What is space expansionism? According to Daniel Deudney in Dark Skies: Space Expansionism, Planetary Geopolitics, and the Ends of Humanity, it is the historical, present, and future leaps humanity has made, is making, and likely will achieve in outer space exploration.

Deudeny’s focus is centered on space expansionists—a group he fails to concretely define but characterizes as western thinkers and industrialists originating in the pre-Space Age Era who are ideologically possessed by what he calls space futurism. According to Deudney, there is a view held by space futurists that states humanity’s imperative is to venture into and eventually conquer space—a notion which he cautions as dangerous and likely to lead to nuclear war-type blunders.
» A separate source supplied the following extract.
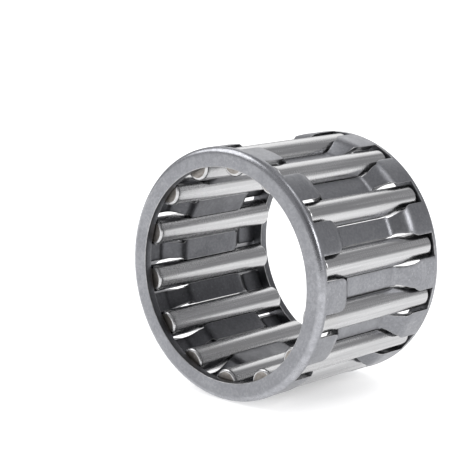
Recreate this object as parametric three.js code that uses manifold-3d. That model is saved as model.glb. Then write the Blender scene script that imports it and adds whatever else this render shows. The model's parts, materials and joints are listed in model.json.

His book is called Dark Skies because his thesis offers a darker insight of human activity in outer space, which is otherwise held in high regard and deserving of praise, particularly in the sciences. He predicts humanity is bound to bring geopolitics, flag waving, and consequential militarization to the space domain less it considers his cautionary tales. He recalls the Cold War Era of large-scale nuclear posturing to warn of the potential traps that await us should we venture forward with permanency on the moon and Mars.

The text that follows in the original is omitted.